*MATERIAL FOR THE TASK:*
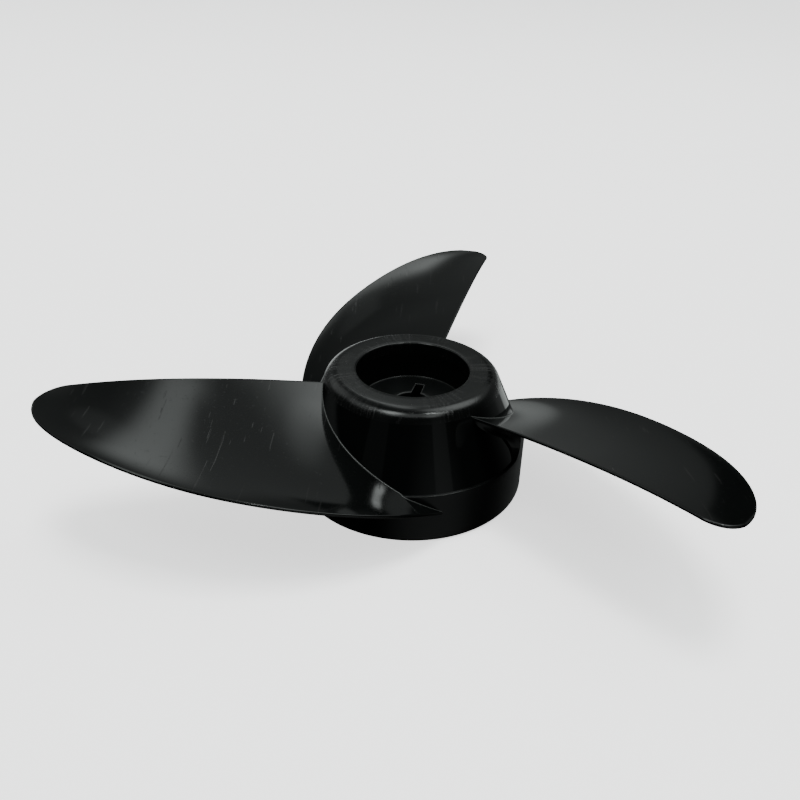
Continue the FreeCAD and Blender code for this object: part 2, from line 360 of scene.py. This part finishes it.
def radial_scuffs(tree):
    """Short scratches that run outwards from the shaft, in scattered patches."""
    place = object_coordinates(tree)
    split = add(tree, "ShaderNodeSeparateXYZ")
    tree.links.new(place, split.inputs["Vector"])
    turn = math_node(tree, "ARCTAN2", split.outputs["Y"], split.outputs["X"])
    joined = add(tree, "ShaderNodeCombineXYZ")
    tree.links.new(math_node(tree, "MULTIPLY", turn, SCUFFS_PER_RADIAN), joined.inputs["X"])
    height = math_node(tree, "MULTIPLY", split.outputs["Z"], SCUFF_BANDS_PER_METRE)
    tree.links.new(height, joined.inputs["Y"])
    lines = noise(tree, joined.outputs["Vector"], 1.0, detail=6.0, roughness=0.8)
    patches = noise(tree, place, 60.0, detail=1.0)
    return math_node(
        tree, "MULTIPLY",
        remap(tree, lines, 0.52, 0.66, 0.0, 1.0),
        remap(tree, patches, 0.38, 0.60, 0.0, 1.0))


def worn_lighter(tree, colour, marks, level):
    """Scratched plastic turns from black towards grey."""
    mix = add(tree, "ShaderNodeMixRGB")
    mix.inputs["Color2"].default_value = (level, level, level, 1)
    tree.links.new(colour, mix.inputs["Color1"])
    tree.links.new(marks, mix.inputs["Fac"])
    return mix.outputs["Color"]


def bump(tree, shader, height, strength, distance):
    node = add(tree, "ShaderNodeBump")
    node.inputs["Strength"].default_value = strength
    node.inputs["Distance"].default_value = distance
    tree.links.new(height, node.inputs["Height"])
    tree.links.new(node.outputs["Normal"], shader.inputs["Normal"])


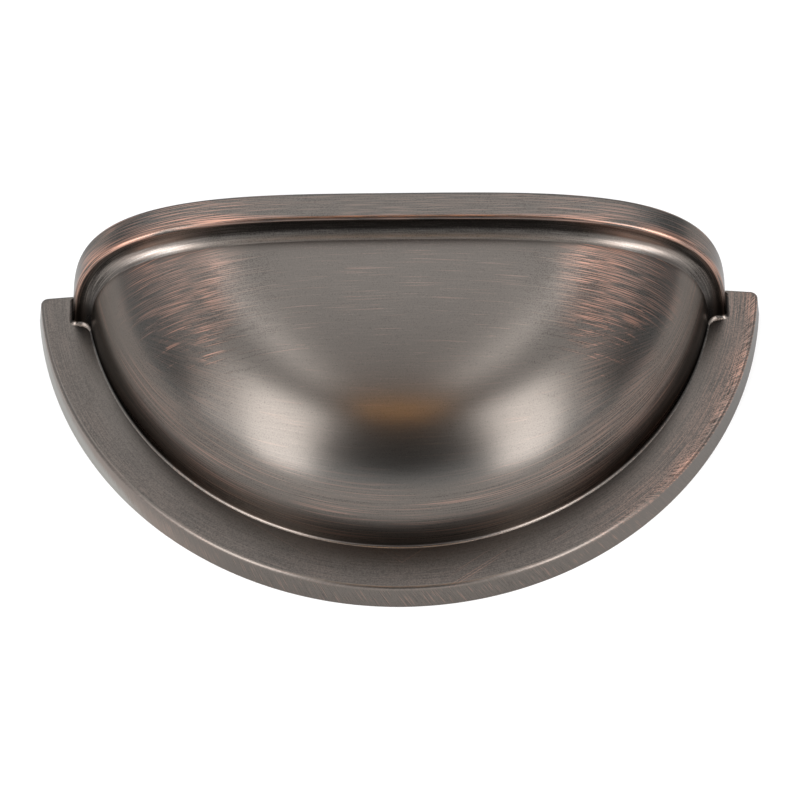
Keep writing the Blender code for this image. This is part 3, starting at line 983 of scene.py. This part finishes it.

* * *

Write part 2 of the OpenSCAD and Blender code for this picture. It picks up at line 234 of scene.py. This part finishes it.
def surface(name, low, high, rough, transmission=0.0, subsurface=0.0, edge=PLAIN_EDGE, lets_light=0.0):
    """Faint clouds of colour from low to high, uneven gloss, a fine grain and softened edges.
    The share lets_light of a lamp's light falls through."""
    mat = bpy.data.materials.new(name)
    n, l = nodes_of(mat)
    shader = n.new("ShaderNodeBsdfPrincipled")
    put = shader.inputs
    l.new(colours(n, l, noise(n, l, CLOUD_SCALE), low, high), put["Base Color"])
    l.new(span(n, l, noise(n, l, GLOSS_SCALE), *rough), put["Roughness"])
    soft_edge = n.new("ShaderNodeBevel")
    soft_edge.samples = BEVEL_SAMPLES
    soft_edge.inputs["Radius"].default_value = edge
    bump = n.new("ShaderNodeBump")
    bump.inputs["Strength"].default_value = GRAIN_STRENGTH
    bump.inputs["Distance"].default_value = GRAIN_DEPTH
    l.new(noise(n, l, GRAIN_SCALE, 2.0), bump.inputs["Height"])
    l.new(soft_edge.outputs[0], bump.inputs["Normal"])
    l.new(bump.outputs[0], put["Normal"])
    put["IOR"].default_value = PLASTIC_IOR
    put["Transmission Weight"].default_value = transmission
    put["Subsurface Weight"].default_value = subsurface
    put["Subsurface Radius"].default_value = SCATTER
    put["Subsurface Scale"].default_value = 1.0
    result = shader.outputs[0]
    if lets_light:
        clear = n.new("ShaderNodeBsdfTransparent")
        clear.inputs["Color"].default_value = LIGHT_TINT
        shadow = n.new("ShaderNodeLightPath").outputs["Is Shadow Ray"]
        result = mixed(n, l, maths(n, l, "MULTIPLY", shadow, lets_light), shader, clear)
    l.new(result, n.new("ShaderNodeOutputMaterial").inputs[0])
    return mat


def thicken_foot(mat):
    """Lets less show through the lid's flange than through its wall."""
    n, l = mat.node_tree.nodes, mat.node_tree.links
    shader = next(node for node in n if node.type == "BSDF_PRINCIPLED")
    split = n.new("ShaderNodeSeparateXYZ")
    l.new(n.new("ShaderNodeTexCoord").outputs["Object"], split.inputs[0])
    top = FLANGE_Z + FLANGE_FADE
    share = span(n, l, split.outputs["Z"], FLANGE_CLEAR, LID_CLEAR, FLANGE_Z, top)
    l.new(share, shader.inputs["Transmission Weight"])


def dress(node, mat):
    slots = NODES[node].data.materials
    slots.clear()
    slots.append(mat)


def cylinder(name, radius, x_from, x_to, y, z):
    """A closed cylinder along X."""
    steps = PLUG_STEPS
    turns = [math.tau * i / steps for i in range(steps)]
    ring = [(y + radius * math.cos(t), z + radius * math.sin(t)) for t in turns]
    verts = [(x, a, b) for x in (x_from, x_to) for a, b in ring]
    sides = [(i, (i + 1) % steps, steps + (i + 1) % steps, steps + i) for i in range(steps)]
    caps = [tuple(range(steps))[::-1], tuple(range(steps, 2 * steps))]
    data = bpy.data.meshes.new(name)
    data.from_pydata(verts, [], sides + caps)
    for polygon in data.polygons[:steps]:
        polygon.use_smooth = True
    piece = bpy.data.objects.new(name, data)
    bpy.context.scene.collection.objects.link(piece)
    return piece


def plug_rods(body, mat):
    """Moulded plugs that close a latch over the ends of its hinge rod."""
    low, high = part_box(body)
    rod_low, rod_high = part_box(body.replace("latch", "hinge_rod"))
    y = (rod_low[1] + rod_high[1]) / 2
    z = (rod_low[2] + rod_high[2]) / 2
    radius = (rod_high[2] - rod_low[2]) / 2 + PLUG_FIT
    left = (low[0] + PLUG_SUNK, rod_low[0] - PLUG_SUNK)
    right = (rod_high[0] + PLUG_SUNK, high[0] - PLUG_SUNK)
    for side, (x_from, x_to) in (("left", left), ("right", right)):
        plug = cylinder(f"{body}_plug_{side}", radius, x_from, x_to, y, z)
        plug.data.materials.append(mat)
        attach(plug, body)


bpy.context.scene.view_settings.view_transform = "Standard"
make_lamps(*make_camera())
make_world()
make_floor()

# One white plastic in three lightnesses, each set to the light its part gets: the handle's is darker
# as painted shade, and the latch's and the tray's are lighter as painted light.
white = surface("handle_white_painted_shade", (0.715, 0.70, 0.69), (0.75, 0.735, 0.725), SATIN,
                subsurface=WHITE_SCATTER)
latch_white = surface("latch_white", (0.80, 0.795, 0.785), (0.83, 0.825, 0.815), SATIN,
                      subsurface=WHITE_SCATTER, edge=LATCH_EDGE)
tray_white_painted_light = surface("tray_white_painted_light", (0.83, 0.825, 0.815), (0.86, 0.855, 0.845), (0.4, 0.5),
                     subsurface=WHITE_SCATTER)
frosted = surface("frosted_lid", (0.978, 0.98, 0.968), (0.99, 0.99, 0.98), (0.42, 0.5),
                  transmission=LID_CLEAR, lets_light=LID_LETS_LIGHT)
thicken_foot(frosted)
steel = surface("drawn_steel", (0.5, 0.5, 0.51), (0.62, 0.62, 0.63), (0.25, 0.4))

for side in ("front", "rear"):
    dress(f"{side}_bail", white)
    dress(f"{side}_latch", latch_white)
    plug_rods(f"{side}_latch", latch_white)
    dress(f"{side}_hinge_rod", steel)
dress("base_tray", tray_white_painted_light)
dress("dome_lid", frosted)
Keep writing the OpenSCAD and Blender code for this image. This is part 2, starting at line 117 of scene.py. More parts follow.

*THE PROBLEM:*
Set down exactly the lines from the line that contains "Continue the FreeCAD" to the line that contains "remap(tree, patches, 0.38, 0.60, 0.0, 1.0))", both lines included, and nothing more.

*ANSWER FOR THE TASK:*
Continue the FreeCAD and Blender code for this object: part 2, from line 360 of scene.py. This part finishes it.
def radial_scuffs(tree):
    """Short scratches that run outwards from the shaft, in scattered patches."""
    place = object_coordinates(tree)
    split = add(tree, "ShaderNodeSeparateXYZ")
    tree.links.new(place, split.inputs["Vector"])
    turn = math_node(tree, "ARCTAN2", split.outputs["Y"], split.outputs["X"])
    joined = add(tree, "ShaderNodeCombineXYZ")
    tree.links.new(math_node(tree, "MULTIPLY", turn, SCUFFS_PER_RADIAN), joined.inputs["X"])
    height = math_node(tree, "MULTIPLY", split.outputs["Z"], SCUFF_BANDS_PER_METRE)
    tree.links.new(height, joined.inputs["Y"])
    lines = noise(tree, joined.outputs["Vector"], 1.0, detail=6.0, roughness=0.8)
    patches = noise(tree, place, 60.0, detail=1.0)
    return math_node(
        tree, "MULTIPLY",
        remap(tree, lines, 0.52, 0.66, 0.0, 1.0),
        remap(tree, patches, 0.38, 0.60, 0.0, 1.0))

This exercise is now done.